Franchising Business Definition:
Franchising is a business model where a company (the franchisor) allows an individual or another company (the franchisee) to operate a business using its brand, products, services, and operational model in exchange for fees and royalties. The franchisee benefits from the established reputation and resources of the franchisor, including marketing support, training, and operational guidelines.
In return, the franchisee is responsible for running the business, adhering to the franchisor’s established standards, and paying ongoing royalties or other fees. This arrangement helps the franchisor expand their brand without needing to manage all of the locations themselves.
Cost Details:
- Initial Franchise Fee: This fee grants the franchisee the right to operate a business under the franchisor’s brand. It varies based on the brand’s reputation, market demand, and location.
- Royalties: Typically a percentage of the business’s revenue, paid to the franchisor.
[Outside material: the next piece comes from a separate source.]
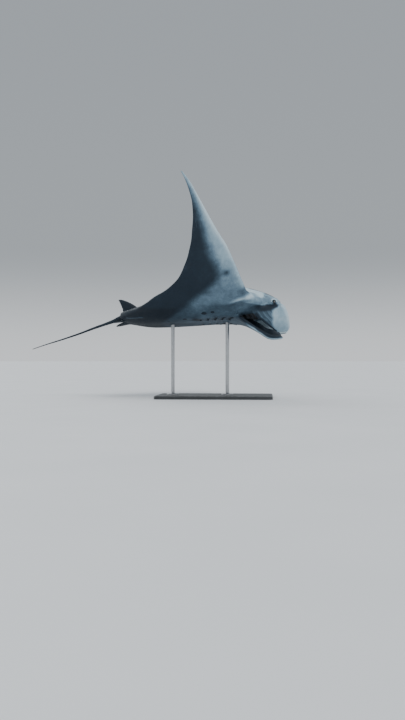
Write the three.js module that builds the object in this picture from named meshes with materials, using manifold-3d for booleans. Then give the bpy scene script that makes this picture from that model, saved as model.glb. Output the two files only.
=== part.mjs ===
// A giant oceanic manta ray in level flight with both wings raised on the
// upstroke and the mouth open to feed, as a life-size display model on a plain
// stand: a flat base and two round rods. Millimetres, +X towards the head,
// +Y towards the animal's left, +Z up, origin under the middle of the base.
import * as THREE from "three";
import { mergeVertices } from "three/addons/utils/BufferGeometryUtils.js";
import Module from "manifold-3d";

const wasm = await Module();
wasm.setup();

// ------------------------------------------------------------------ sizes
const HALF_SPAN = 1975; // disc centre line to wing tip, along the wing
const BANK = 5; // degrees, right side raised
const PITCH = 4; // degrees, nose up
const PIVOT_AFT = 700; // point of the body over the middle of the base
const PIVOT_HEIGHT = 985; // its height over the floor
const GAP = 0.4; // between neighbouring parts

const ROOT_SPAN = 430; // where the wing starts
const MID_SPAN = 900;
const OUTER_SPAN = 1400;
const HEAD_END = 470; // cuts across the body, measured aft of the upper lip
const CHEST_END = 880;
const LOIN_END = 1330;
const MOUTH_CORNER = { z: -126 };
const EYE = { aft: 34, z: -8, r: 27 };

const BASE = { length: 1300, width: 820, height: 36, corner: 60 };
const ROD = { r: 21, front: 560, rear: 1180, flange: 70, flangeHeight: 14 };

// ------------------------------------------------------- curves and helpers
// A smooth curve through a few (position, value) pairs, without overshoot.
function curve(...pairs) {
  const t = pairs.map((p) => p[0]),
    v = pairs.map((p) => p[1]),
    n = t.length,
    h = [],
    d = [],
    m = new Array(n).fill(0);
  for (let i = 0; i < n - 1; i++) {
    h.push(t[i + 1] - t[i]);
    d.push((v[i + 1] - v[i]) / h[i]);
  }
  m[0] = d[0];
  m[n - 1] = d[n - 2];
  for (let i = 1; i < n - 1; i++)
    if (d[i - 1] * d[i] > 0) {
      const w1 = 2 * h[i] + h[i - 1],
        w2 = h[i] + 2 * h[i - 1];
      m[i] = (w1 + w2) / (w1 / d[i - 1] + w2 / d[i]);
    }
  return (x) => {
    x = Math.min(Math.max(x, t[0]), t[n - 1]);
    let i = 0;
    while (i < n - 2 && x >= t[i + 1]) i++;
    const u = (x - t[i]) / h[i],
      u2 = u * u,
      u3 = u2 * u;
    return (
      (2 * u3 - 3 * u2 + 1) * v[i] +
      (u3 - 2 * u2 + u) * h[i] * m[i] +
      (3 * u2 - 2 * u3) * v[i + 1] +
      (u3 - u2) * h[i] * m[i + 1]
    );
  };
}
const rad = THREE.MathUtils.degToRad;
const clamp01 = (x) => Math.min(Math.max(x, 0), 1);
const smooth = (x, a, b) => {
  const u = clamp01((x - a) / (b - a));
  return u * u * (3 - 2 * u);
};
const power = (c, n) => Math.sign(c) * Math.abs(c) ** (2 / n);

// ------------------------------------------------------------- disc planform
// Leading and trailing edge, aft of the upper lip, against span.
const leading = curve([0, 150], [380, 150], [430, 162], [500, 222], [560, 280], [600, 312], [700, 340], [800, 370], [900, 397], [1000, 426], [1150, 473], [1300, 541], [1450, 606], [1600, 668], [1750, 732], [1880, 790], [1975, 852]);
const trailing = curve([0, 1775], [120, 1766], [250, 1690], [420, 1530], [600, 1328], [700, 1198], [800, 1089], [900, 1005], [1000, 950], [1150, 893], [1300, 853], [1450, 819], [1600, 796], [1750, 804], [1880, 829], [1975, 862]);
// Height of the back over the mean plane, and depth of the belly under it.
const back = curve([0, 236], [150, 226], [300, 184], [450, 130], [600, 92], [800, 66], [1000, 51], [1200, 39], [1400, 30], [1600, 22], [1800, 15], [1920, 9], [1975, 5]);
const belly = curve([0, 122], [150, 123], [300, 118], [450, 96], [600, 70], [800, 49], [1000, 38], [1200, 30], [1400, 24], [1600, 18], [1800, 12], [1920, 7], [1975, 4]);
// Share of that thickness along the chord.
const bodyTop = curve([0, 0.3], [0.1, 0.78], [0.2, 0.97], [0.32, 1], [0.5, 0.92], [0.7, 0.68], [0.88, 0.38], [1, 0.16]);
const bodyUnder = curve([0, 0.6], [0.12, 0.85], [0.3, 0.97], [0.42, 1], [0.6, 1], [0.8, 0.92], [0.93, 0.6], [1, 0.3]);
const wingShape = curve([0, 0.3], [0.05, 0.62], [0.14, 0.86], [0.28, 1], [0.45, 0.86], [0.65, 0.52], [0.85, 0.24], [1, 0.13]);

// One point of the flat disc: span s, t once round the section.
function disc(s, t) {
  const g = Math.abs(s),
    c = 0.5 * (1 + Math.cos(2 * Math.PI * t)),
    up = t < 0.5,
    w = smooth(g, 200, 760),
    share = (up ? bodyTop(c) : bodyUnder(c)) * (1 - w) + wingShape(c) * w,
    nose = Math.sqrt(1 - (1 - clamp01(c / 0.035)) ** 2),
    tail = Math.sqrt(1 - (1 - clamp01((1 - c) / 0.012)) ** 2),
    h = Math.max((up ? back(g) : belly(g)) * share, 4) * nose * tail,
    a = leading(g) + (trailing(g) - leading(g)) * c;
  return [s, a, up ? h : -h];
}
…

This is usually between 4% and 8%, but can vary depending on the agreement.
- Advertising Fees: A set amount or percentage for national or local marketing campaigns, often around 2% of revenue.
- Setup Costs: Includes expenses for the location, equipment, signage, renovations, and other necessary infrastructure to meet the franchisor’s standards.
- Ongoing Costs: Regular operational expenses like rent, utilities, labor, inventory, and supplies.
- Training Costs: Some franchisors provide initial training for the franchisee and their staff, which may include travel or accommodation costs.
Other Details:
- Term Length: Franchise agreements typically last from 5 to 20 years, with renewal options available.
- Territorial Rights: The franchisee may receive exclusive territorial rights, meaning no other franchisees can operate within a specified area.
- Support: Ongoing support might include marketing, training, supply chain management, and operational assistance.